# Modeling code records
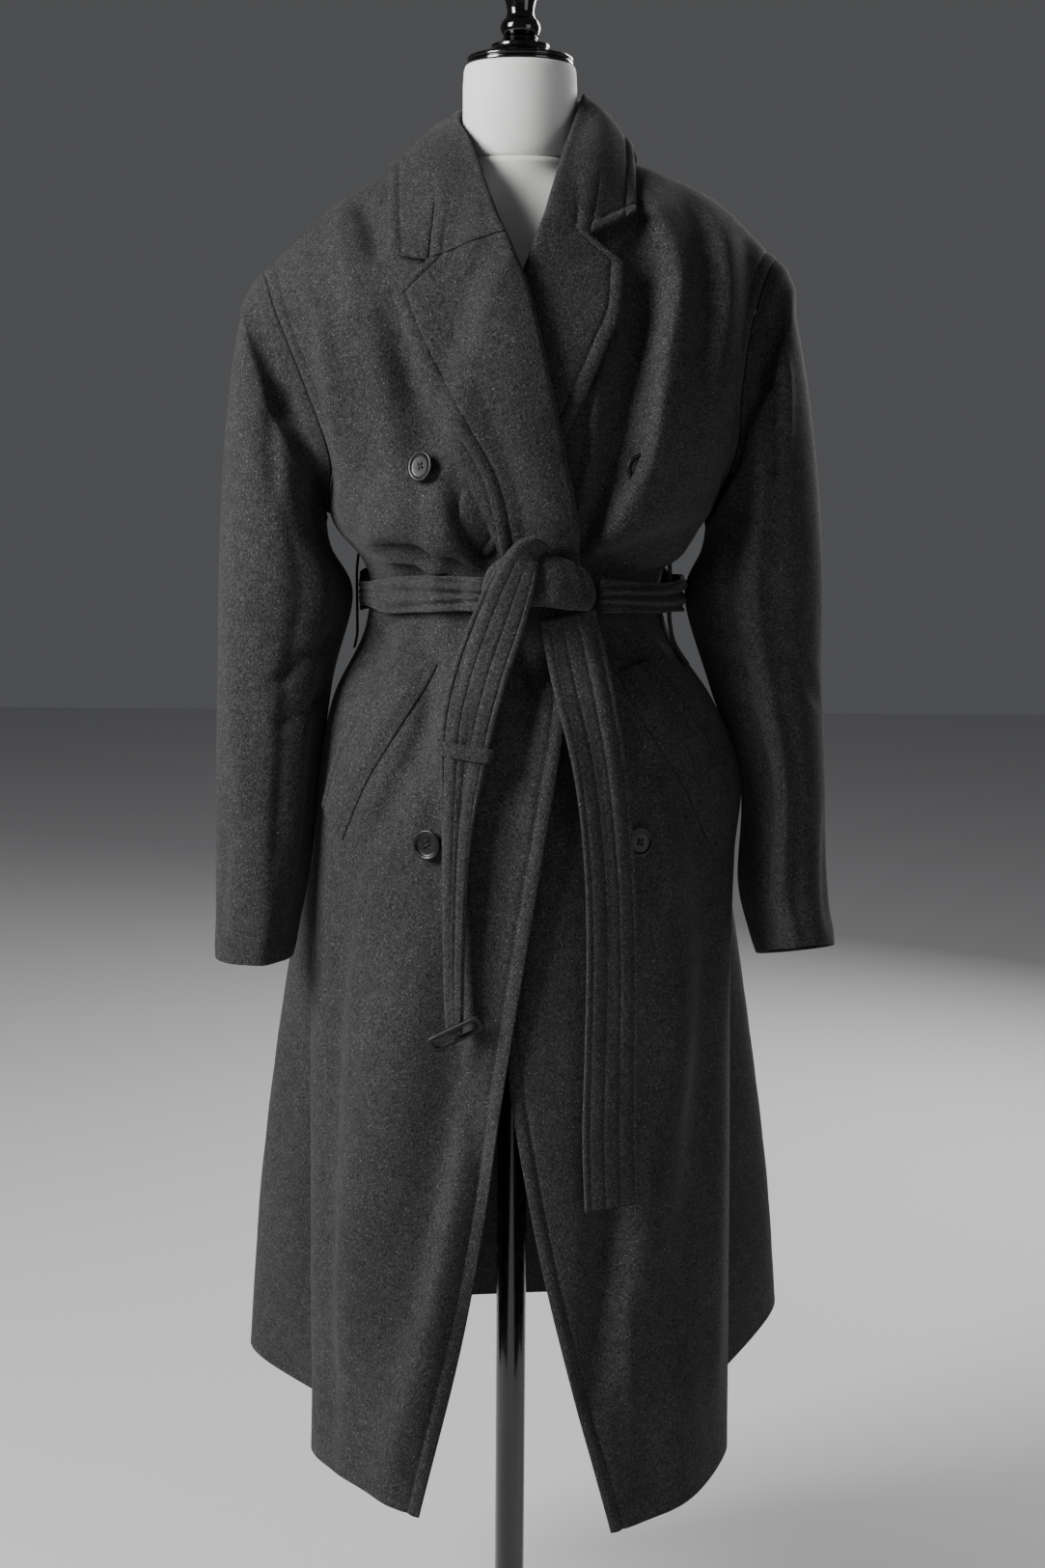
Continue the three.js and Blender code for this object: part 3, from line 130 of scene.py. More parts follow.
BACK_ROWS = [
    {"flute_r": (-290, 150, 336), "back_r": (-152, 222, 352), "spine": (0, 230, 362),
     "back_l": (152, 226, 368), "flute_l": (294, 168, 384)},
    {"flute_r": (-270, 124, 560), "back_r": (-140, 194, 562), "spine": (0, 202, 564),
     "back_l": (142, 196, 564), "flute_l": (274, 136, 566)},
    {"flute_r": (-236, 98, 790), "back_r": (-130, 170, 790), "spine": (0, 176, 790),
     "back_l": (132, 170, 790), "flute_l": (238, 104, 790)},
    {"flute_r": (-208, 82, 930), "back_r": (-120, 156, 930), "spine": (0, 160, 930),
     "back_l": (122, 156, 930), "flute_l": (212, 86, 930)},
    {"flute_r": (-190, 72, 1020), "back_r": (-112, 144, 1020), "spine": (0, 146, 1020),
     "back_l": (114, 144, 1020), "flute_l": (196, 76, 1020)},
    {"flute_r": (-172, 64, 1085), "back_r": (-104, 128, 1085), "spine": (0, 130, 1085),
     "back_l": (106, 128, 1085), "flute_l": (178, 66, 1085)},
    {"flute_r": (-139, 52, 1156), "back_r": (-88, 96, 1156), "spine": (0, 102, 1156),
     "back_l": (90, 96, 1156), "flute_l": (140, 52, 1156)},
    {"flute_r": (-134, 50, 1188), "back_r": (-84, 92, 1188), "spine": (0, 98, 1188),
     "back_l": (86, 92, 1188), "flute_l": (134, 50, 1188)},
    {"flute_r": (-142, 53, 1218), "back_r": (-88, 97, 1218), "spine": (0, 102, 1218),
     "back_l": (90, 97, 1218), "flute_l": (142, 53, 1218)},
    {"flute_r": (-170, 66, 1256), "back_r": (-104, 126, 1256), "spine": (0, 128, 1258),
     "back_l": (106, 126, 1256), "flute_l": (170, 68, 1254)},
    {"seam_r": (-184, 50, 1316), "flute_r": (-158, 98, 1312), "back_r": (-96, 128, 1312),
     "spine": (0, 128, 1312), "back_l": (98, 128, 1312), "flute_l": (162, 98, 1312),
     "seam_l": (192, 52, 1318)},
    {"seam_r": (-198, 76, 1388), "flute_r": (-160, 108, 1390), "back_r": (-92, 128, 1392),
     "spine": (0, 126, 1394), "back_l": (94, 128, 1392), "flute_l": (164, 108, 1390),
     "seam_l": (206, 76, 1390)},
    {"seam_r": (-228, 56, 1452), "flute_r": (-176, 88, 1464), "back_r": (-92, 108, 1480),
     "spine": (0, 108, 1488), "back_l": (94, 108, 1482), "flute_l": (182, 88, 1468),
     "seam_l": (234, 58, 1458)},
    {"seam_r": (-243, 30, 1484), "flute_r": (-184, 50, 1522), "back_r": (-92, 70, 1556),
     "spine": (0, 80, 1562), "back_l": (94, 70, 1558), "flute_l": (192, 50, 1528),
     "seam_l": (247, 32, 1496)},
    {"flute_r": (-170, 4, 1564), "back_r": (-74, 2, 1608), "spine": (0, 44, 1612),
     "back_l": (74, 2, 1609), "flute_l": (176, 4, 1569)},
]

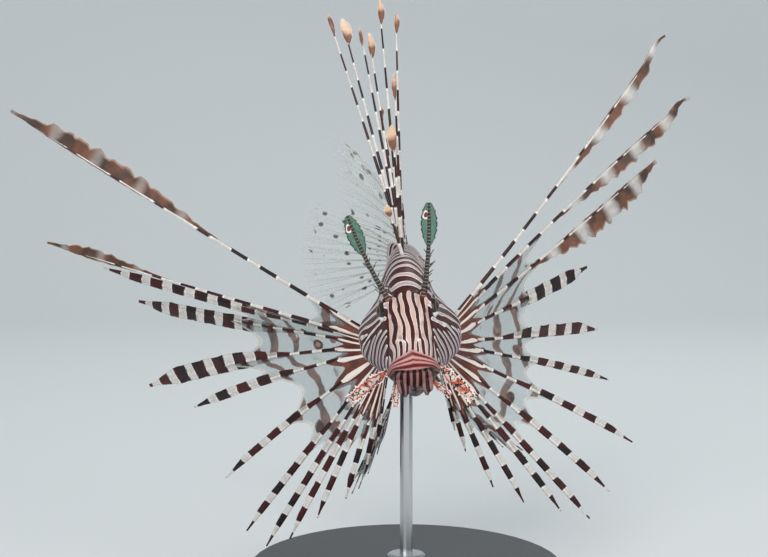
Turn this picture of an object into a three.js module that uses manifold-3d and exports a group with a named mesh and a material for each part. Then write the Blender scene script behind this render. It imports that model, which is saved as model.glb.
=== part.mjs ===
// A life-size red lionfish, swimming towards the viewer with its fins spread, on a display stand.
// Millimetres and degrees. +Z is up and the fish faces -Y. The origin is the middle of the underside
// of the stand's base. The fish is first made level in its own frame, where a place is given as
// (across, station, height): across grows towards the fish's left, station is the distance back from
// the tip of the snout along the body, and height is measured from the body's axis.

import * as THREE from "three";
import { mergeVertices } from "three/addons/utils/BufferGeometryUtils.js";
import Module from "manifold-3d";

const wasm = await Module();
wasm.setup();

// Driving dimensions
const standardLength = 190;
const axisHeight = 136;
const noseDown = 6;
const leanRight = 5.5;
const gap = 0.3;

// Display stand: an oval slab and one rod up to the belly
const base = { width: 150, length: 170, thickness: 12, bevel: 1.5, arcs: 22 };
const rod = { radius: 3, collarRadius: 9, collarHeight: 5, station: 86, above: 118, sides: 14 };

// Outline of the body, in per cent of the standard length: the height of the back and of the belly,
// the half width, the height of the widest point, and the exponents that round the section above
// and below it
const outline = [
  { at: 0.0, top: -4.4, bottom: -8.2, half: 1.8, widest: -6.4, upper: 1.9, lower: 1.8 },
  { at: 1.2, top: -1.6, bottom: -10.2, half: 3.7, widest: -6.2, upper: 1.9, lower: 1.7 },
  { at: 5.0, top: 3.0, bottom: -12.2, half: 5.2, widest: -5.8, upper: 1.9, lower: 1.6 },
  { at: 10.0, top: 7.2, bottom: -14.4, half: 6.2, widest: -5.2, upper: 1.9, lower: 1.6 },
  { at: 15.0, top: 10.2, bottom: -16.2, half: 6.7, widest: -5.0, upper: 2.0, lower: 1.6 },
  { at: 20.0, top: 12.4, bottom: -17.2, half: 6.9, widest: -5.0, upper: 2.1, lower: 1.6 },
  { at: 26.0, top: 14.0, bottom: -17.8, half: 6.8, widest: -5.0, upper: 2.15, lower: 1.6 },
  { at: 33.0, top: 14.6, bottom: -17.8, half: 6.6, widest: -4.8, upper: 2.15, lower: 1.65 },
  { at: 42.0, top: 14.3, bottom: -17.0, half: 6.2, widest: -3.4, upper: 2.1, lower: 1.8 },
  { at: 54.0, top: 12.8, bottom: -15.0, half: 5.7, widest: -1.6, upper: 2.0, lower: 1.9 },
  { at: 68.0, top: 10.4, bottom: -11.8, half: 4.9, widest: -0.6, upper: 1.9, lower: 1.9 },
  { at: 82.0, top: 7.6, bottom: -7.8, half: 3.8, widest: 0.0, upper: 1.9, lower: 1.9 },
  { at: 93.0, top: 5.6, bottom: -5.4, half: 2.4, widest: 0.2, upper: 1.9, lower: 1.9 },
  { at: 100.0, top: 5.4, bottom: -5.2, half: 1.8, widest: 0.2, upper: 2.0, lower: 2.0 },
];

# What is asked
How many of the lines in the listing above hold the word "object"? Report only that figure.

# Solved problem
2